We landed in Albuquerque early afternoon, got our rental car (a convertible!) and drove straight to Santa Fe before getting lunch, so I didn’t really see any of Albuquerque. It seemed like any old city from what I saw, just with a lot of adobe and adobe-colored buildings. The convertible was fun. It was really windy when driving on the highway, but not as bad as I had expected. And the weather was beautiful, so it was nice to be sort of outdoors while we were driving. It was kind of weird driving through New Mexico. Apparently there’s nothing there. No farms, no cities along the highway like there would be in Michigan. It was just reddish mesas with these scraggly green bushes all over them. Kind of scenic, but not really all that pretty.

We didn’t do much of anything Thursday after getting to Santa Fe. We walked around a bit, but it seemed to be almost entirely art shops, and I didn’t really want/can’t afford expensive art. EVERYTHING in the city was adobe — or at least fake adobe. There was an adobe Gap, an adobe Banana Republic, and of course an adobe Starbucks. There was even this adobe ATM that we saw (picture will come later). There were a couple of cool churches that weren’t adobe — the cathedral and this little chapel that was apparently the first gothic structure west of the Mississippi. The little diag-like square was cool, and like the diag it had a lot of weird people there (usually smoking — ick!) So, after a little bit of looking around we went back to the hotel and watched the Michigan hockey game. (So unfair! We should have taken the lead late in the third, but the stupid ref blew the whistle too early! It was tragic and irritating.) We met up with Sara and had dinner with her, and then we got everyone (me, Dan, Sara, Meg, Jason, Greg, and Michelle) together afterwards in our hotel room and just hung out.

Friday was a little more interesting. After having lunch at the Haagen-Dazs store (which is also a cafe, not just ice cream), we all went out to Bandelier National Monument. On the way there we passed a couple LANL (Los Alamos National Laboratories) sites. Sara says that someplace in Los Alamos there’s a nerd crossing sign, but we didn’t have time to go looking for that. Bandelier was cool. It has these ancient Pueblo ruins. It’s nothing huge, like Mesa Verde, but it was neat anyway, and they had some ladders you could climb to go up into some of the cave rooms, and there was this one section where there were a bunch of petroglyphs carved in the rock. We also climbed up to this place called the Ceremonial Cave, which you have to climb 4 ladders (and 140 ft.) to get to. The ruins are in this place called Frijoles Canyon, and there’s this little stream running through it called El Rito de los Frijoles (the little river of the beans). I thought that was a really funny name, so I took a picture of it.

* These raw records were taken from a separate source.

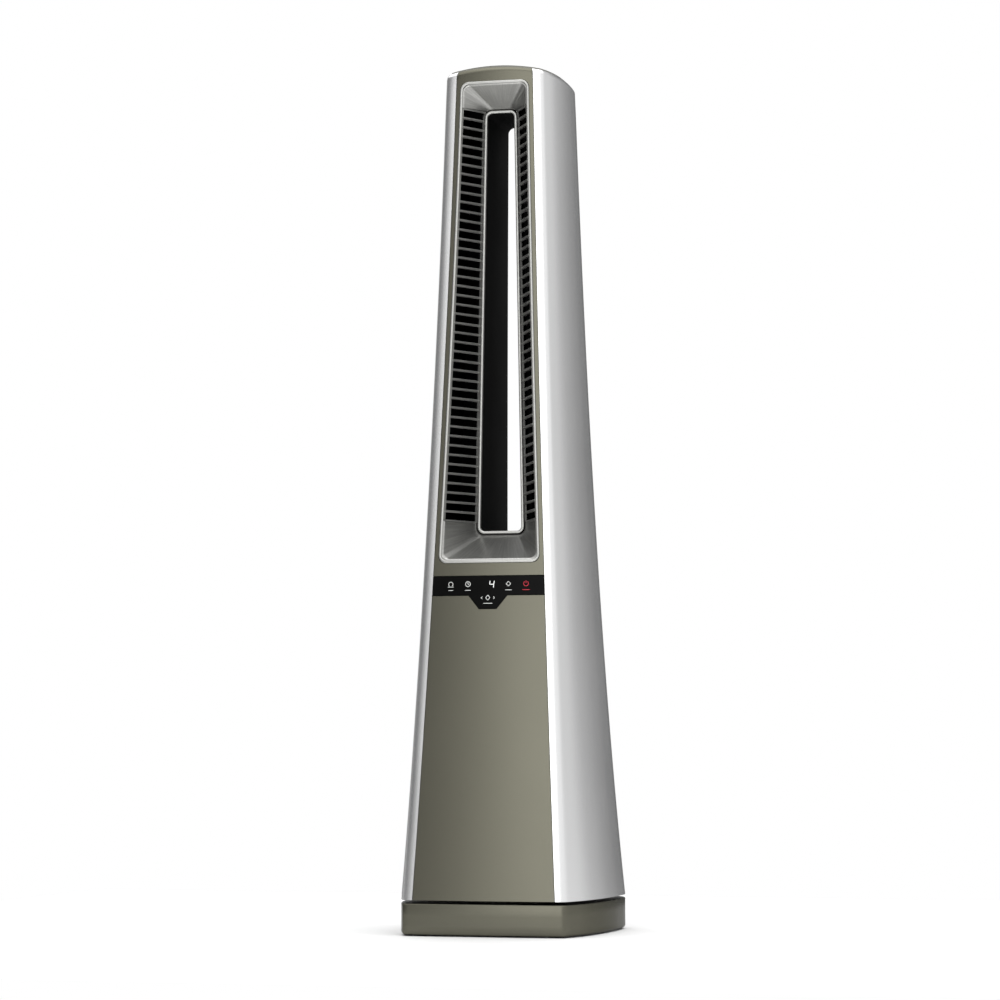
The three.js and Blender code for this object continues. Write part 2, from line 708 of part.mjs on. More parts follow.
// ---------- Blower ----------
const deck = loft([DECK_Z, DECK_Z + 3].map((z) => bodyRing(z, SKIN + 1.2)));
addPart('blower_deck', deck.subtract(cylinder(INLET_RADIUS + 8, 200, 220)), blackPlastic);
const bell = [
  [INLET_RADIUS + 12, DECK_Z - GAP], [INLET_RADIUS + 12, DECK_Z - 3], [INLET_RADIUS + 5, DECK_Z - 3],
  [INLET_RADIUS, DECK_Z + 4], [INLET_RADIUS, DECK_Z + 10], [INLET_RADIUS + 2.5, DECK_Z + 10],
  [INLET_RADIUS + 2.5, DECK_Z + 5], [INLET_RADIUS + 7, DECK_Z - GAP]
];
addPart('inlet_bellmouth', turned(bell), greyPlastic);

const housingLow = DECK_Z + 3 + GAP;
addPart(
  'blower_housing',
  turned([
    [HOUSING_RADIUS - 2.5, housingLow], [HOUSING_RADIUS + 5, housingLow], [HOUSING_RADIUS + 5, housingLow + 3],
    [HOUSING_RADIUS, housingLow + 3], [HOUSING_RADIUS, HOUSING_TOP], [HOUSING_RADIUS - 2.5, HOUSING_TOP]
  ]),
  blackPlastic
);

const impellerTop = IMPELLER_BOTTOM + IMPELLER_HEIGHT;
function impeller() {
  const backPlate = turned([
    [6, impellerTop - 8], [22, impellerTop - 8], [IMPELLER_RADIUS, impellerTop - 2.5],
    [IMPELLER_RADIUS, impellerTop], [6, impellerTop]
  ]);
  const shroud = turned([
    [INLET_RADIUS + 3.5, IMPELLER_BOTTOM], [IMPELLER_RADIUS, IMPELLER_BOTTOM + 8],
    [IMPELLER_RADIUS, IMPELLER_BOTTOM + 10], [INLET_RADIUS + 3.5, IMPELLER_BOTTOM + 2]
  ]);
  const parts = [backPlate, shroud];
  for (let i = 0; i < BLADES; i++) {
    const blade = box(38, IMPELLER_RADIUS - 0.5, -0.9, 0.9, IMPELLER_BOTTOM + 7.5, impellerTop - 3);
    const swept = blade.rotate([0, 0, -38]).translate([20, 18, 0]);
    parts.push(swept.rotate([0, 0, i * 360 / BLADES]));
  }
  return union(parts).intersect(cylinder(IMPELLER_RADIUS, IMPELLER_BOTTOM, impellerTop, 0, 0, 28));
}
addPart('blower_impeller', impeller(), greyPlastic);
const motorLow = impellerTop + 3;
addPart('rotor_shaft', cylinder(5.7, IMPELLER_BOTTOM + 20, motorLow + 6, 0, 0, 20), steel);

const motorRadius = 31;
const motorTop = motorLow + 42;
const motorCan = turned([
  [0, motorLow], [motorRadius - 3, motorLow], [motorRadius, motorLow + 3],
  [motorRadius, motorTop - 6], [motorRadius - 9, motorTop], [0, motorTop]
]);
addPart('blower_motor', motorCan.subtract(cylinder(6.2, motorLow - 2, motorLow + 8, 0, 0, 20)), steel);

function diffuser() {
  const low = motorLow + 6;
  const high = motorLow + 30;
  const ring = (r0, r1) => turned([[r0, low], [r1, low], [r1, high], [r0, high]]);
  const parts = [
    ring(motorRadius + GAP, motorRadius + 3),
    ring(HOUSING_RADIUS - 2.5 - GAP - 2, HOUSING_RADIUS - 2.5 - GAP)
  ];
  const vanes = 9;
  for (let i = 0; i < vanes; i++) {
    const vane = box(motorRadius + 2, HOUSING_RADIUS - 4, -0.9, 0.9, -10.5, 10.5);
    const leaning = vane.rotate([24, 0, 0]).translate([0, 0, motorLow + 18]);
    parts.push(leaning.rotate([0, 0, i * 360 / vanes]));
  }
  const zone = cylinder(HOUSING_RADIUS - 2.9, low, high, 0, 0, 28);
  const core = cylinder(motorRadius + GAP, motorLow, motorLow + 40, 0, 0, 28);
  return union(parts).intersect(zone).subtract(core);
}
addPart('diffuser_ring', diffuser(), greyPlastic);

// Plenum: the round outlet of the blower widens to a box under the two ducts.
const plenumLow = HOUSING_TOP + GAP;
const plenumHigh = 404;
const plenumWall = 2;
const plenumHalfX = 66;
const plenumHalfY = 48;
const plenumRear = 8;
const squareness = 1.3;
function plenumRing(z, inset) {
  const share = (z - plenumLow) / (plenumHigh - plenumLow);
  const sides = 24;
  const ring = [];
  for (let i = 0; i < sides; i++) {
    const a = (i + 0.5) / sides * 2 * Math.PI;
    const round = new THREE.Vector2(Math.cos(a), Math.sin(a)).multiplyScalar(HOUSING_RADIUS - inset);
    const scale = Math.min(squareness, 1 / Math.max(Math.abs(Math.cos(a)), Math.abs(Math.sin(a))));
    const boxX = Math.cos(a) * scale * (plenumHalfX - inset);
    const boxY = Math.sin(a) * scale * (plenumHalfY - inset) + plenumRear;
    ring.push(new THREE.Vector3(
      THREE.MathUtils.lerp(round.x, boxX, share), THREE.MathUtils.lerp(round.y, boxY, share), z
    ));
  }
  return ring;
}
const plenumLevels = [0, 0.5, 1].map((t) => plenumLow + t * (plenumHigh - plenumLow));
const plenumOuter = loft(plenumLevels.map((z) => plenumRing(z, 0)));
const plenumInner = loft([
  plenumRing(plenumLow, plenumWall).map((p) => new THREE.Vector3(p.x, p.y, p.z - 3)),
  ...plenumLevels.slice(1, -1).map((z) => plenumRing(z, plenumWall)),
  plenumRing(plenumHigh, plenumWall).map((p) => new THREE.Vector3(p.x, p.y, p.z + 3))
]);
addPart('air_plenum', plenumOuter.subtract(plenumInner), blackPlastic);

// Each duct is a tall channel, open at its foot and towards its louvre.
const ductLow = plenumHigh + GAP;
const ductHigh = 903;
const ductWall = 1.8;
const ductReachX = FRONT_CORNER[0] + 12;
function ductRing(side, z, inset) {
  const nearX = innerHalf(z) + 1.2 + inset;
  const farX = taperX(ductReachX, z) - SKIN - 3 - inset;
  const frontEdge = INNER_PLANE_Y + 8 + inset;
  const rearEdge = taperY(70, z) - 6 - inset;
  return [[nearX, frontEdge], [farX, frontEdge], [farX, rearEdge], [nearX, rearEdge]].map(
    ([x, y]) => new THREE.Vector3(side * x, y, z)
  );
}
function duct(side) {
  const levels = [0, 0.25, 0.5, 0.75, 1].map((t) => ductLow + t * (ductHigh - ductLow));
  const outer = loft(levels.map((z) => ductRing(side, z, 0)));
  const inner = loft([
    ductRing(side, ductLow, ductWall).map((p) => new THREE.Vector3(p.x, p.y, p.z - 4)),
    ...levels.slice(1, -1).map((z) => ductRing(side, z, ductWall)),
    ductRing(side, ductHigh - 2, ductWall)
  ]);
  const mouth = loft([ductLow + 30, ductHigh - 12].map((z) => {
    const near = innerHalf(z) + 5;
    const far = taperX(ductReachX, z) - SKIN - 8;
    return [[near, -60], [far, -60], [far, -30], [near, -30]].map(
      ([x, y]) => new THREE.Vector3(side * x, y, z)
    );
  }));
  return outer.subtract(inner).subtract(mouth);
}
addPart('left_air_duct', duct(-1), blackPlastic);
addPart('right_air_duct', duct(1), blackPlastic);

// ---------- Electronics in the lower body ----------
const boardSeat = BODY_BOTTOM + 3 + GAP;
const boardParts = [
  box(-46, 46, -88, -86.2, boardSeat + 8, boardSeat + 78),
  box(-40, -16, -86.5, -62, boardSeat + 14, boardSeat + 40),
  box(6, 20, -86.5, -70, boardSeat + 16, boardSeat + 46),
  cylinderY(8, -86.5, -64, 32, boardSeat + 28, 20),
  box(-34, -12, -86.5, -78, boardSeat + 50, boardSeat + 68)
];
addPart('power_board', union(boardParts), copperBoard);
const carrier = box(-50, 50, -90.5, -88.3, boardSeat, boardSeat + 82).add(
  box(-50, 50, -90.5, -74, boardSeat, boardSeat + 2)
);
addPart('board_carrier', carrier, blackPlastic);
const ionizer = box(-16, 16, 74, 87, 344, 372).subtract(cylinderY(3, 50, 78, 8, 358, 16));
addPart('ionizer_module', ionizer, whitePlastic);

export default group;
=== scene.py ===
"""Tower fan with an open air loop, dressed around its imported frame."""
import json
import math
import bmesh
import bpy
import numpy as np
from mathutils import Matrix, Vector


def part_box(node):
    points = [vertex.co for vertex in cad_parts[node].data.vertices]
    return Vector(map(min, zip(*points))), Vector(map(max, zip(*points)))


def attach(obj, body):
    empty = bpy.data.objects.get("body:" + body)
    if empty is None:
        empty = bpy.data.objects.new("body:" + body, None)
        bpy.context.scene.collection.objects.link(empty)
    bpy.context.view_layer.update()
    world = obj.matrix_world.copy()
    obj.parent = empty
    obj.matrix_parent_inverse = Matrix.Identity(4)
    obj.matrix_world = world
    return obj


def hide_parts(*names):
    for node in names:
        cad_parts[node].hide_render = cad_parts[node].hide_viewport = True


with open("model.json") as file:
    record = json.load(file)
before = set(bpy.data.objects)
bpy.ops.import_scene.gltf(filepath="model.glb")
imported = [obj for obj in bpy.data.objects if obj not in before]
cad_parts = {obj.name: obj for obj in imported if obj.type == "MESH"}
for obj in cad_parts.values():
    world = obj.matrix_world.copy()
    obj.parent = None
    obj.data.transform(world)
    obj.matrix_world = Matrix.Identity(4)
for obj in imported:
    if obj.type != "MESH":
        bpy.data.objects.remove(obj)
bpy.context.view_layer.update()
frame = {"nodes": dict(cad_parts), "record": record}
MM = 0.001

# ---------------- base cover
# A shallow moulded ABS tray, turned upside down and sprayed metallic olive grey. It clips over
# the steel bottom plate, and its plan is the plan that the whole tapering body grows from.
FRONT_Y, CORNER, REAR_Y = -120.0, (89.0, -117.0), 120.0
SIDE_KNOTS = np.array([CORNER, (100, -84), (106.5, -50), (110.8, -8), (112, 40),
                       (108.7, 86), (93, 111), (60, 118.5), (0, REAR_Y)], float)


def through_knots(knots, steps):
    """A curve through the knots: between two of them, the cubic whose slope at each knot is
    half the step from the knot before to the knot after."""
    padded = np.vstack([knots[:1], knots, knots[-1:]])
    t = np.linspace(0, 1, steps, endpoint=False)[None, :, None]
    a, b, c, d = (padded[i:i + len(knots) - 1, None, :] for i in range(4))
    slope_b, slope_c = (c - a) / 2, (d - b) / 2
    cubic = (2 * b - 2 * c + slope_b + slope_c) * t ** 3
    curve = cubic + (-3 * b + 3 * c - 2 * slope_b - slope_c) * t ** 2 + slope_b * t + b
    return np.vstack([curve.reshape(-1, 2), knots[-1:]])


PLAN_POINTS = 4800


def plan_curve(softness):
    """The closed foot plan, even along its length: a parabola across the front, the curve
    through the side knots and its mirror image, then a bell-shaped average over softness mm."""
    x = np.linspace(0, CORNER[0], 120, endpoint=False)
    crown = CORNER[1] - FRONT_Y
    front = np.stack([x, FRONT_Y + crown * (x / CORNER[0]) ** 2], 1)
    half = np.vstack([front, through_knots(SIDE_KNOTS, 60)])
    loop = np.vstack([half, half[-2:0:-1] * [-1, 1]])
    closed = np.vstack([loop, loop[:1]])
    length = np.r_[0, np.cumsum(np.hypot(*np.diff(closed, axis=0).T))]
    even = np.linspace(0, length[-1], PLAN_POINTS, endpoint=False)
    curve = np.stack([np.interp(even, length, closed[:, i]) for i in (0, 1)], 1)
    reach = np.arange(-PLAN_POINTS // 2, PLAN_POINTS // 2) * length[-1] / PLAN_POINTS
    bell = np.exp(-0.5 * (reach / softness) ** 2)
    bell = np.fft.rfft(np.fft.ifftshift(bell / bell.sum()))
    softened = [np.fft.irfft(np.fft.rfft(curve[:, i]) * bell, PLAN_POINTS) for i in (0, 1)]
    return np.stack(softened, 1)


def inward(curve):
    """Unit vectors pointing into a closed counter-clockwise curve."""
    along = np.roll(curve, -1, 0) - np.roll(curve, 1, 0)
    along /= np.linalg.norm(along, axis=1, keepdims=True)
    return np.stack([-along[:, 1], along[:, 0]], 1)


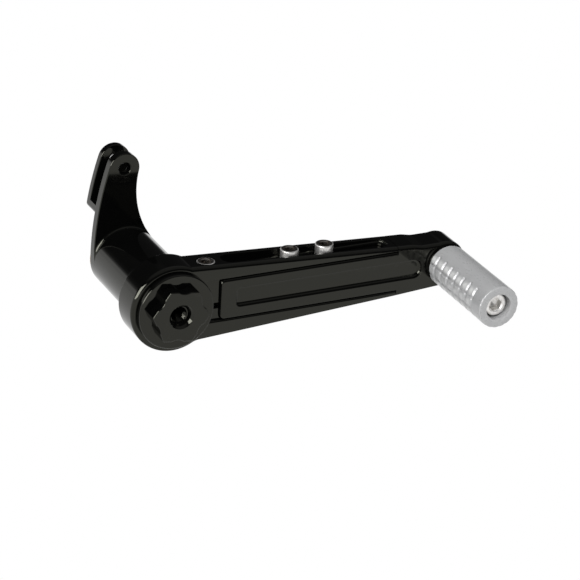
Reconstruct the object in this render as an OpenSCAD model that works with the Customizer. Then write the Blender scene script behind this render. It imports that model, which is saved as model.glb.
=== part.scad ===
/*
Motorcycle gear shift lever for forward controls, with an adjustable toe peg.
Millimetres. +X runs from the pivot to the toe peg, +Z is up, and -Y is the
outer side, away from the motorcycle. The origin is on the pivot axis, in the
plane of the arm's outer face.
*/

/* [Lever] */
// Distance from the pivot to the toe peg, with the slider fully in
reach = 154.6; // [152:0.2:158]
// Thickness of the arm, across the lever
arm_t = 16.4; // [16.2:0.1:17]
// Height of the arm's top edge above the pivot axis, at the pivot
arm_top_root = 21.4; // [21.2:0.1:21.7]
// Height of the arm's top edge above the pivot axis, at its free end
arm_top_end = 14.5; // [14.3:0.1:14.9]
// Depth of the arm's bottom edge below the pivot axis, at the pivot
arm_bottom_root = 20.1; // [19.8:0.1:20.5]
// Depth of the arm's bottom edge below the pivot axis, at its free end
arm_bottom_end = 12.8; // [12.5:0.1:13.2]
// Where the arm's channel ends and the slider's head begins
arm_end_x = 126; // [125:0.5:127]

/* [Clamp hub and pivot] */
// Radius of the arm's clamp hub
hub_r = 23; // [22.8:0.1:24]
// Thickness of the clamp hub
hub_t = 17.4; // [17.2:0.1:18]
// Radius of the barrel that the hub clamps
barrel_r = 17.75; // [17.5:0.05:18]
// Radius of the pivot axle where the bushes run on it
axle_r = 9.5; // [9:0.1:9.8]
// Radius of the axle's round flange
flange_r = 20.2; // [19.8:0.1:20.6]
// How far the flange stands in front of the hub
flange_out = 3.7; // [3:0.1:4.5]
// Corner radius of the hexagonal register on the flange
register_r = 15.5; // [15:0.1:16]
// Height of the hexagonal register
register_h = 6; // [5:0.1:8]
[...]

Finally, we come to Saturday and the wedding. (We did some souvenir shopping in the morning, but that’s not really important.) The wedding was very nice. Steph looked beautiful and very, very happy. The ceremony itself was strange because it had this weird mix of different traditions, and lots of symbols like dropping a circle of rose petals around the couple and ringing some sort of little bells. The minister had to give detailed explanations about all the symbols before each one, though, and that was a little annoying. The reception was pretty typical. They did that thing where you have to sing a song with “love” in it to make the bride and groom kiss, though, and I hate that, so I didn’t participate. But I did help think of inappropriate songs with “love” in them. “O, Canada” is still my personal favorite, although Greg did sing the really inappropriate Tom Lehrer song “I Hold Your Hand in Mine”, which was hilarious. Other than the love song thing, the reception was really nice and we had fun. The food was good too (it was Mexican), although I avoided eating a whole lot of it because I wasn’t supposed to eat spicy foods on account of being sick. And the wedding took place on the top floor of this hotel that was right near the plaza, and it had a really cool view of the cathedral. (I would have saved film and taken a picture, but I didn’t know about this ahead of time. However, Sara took a few pictures for me and said she’d send them to me.)

So that was the trip. To sum up, the wedding was very nice, New Mexico was interesting, even though it was way too full of fake adobe, and overall it was a good trip.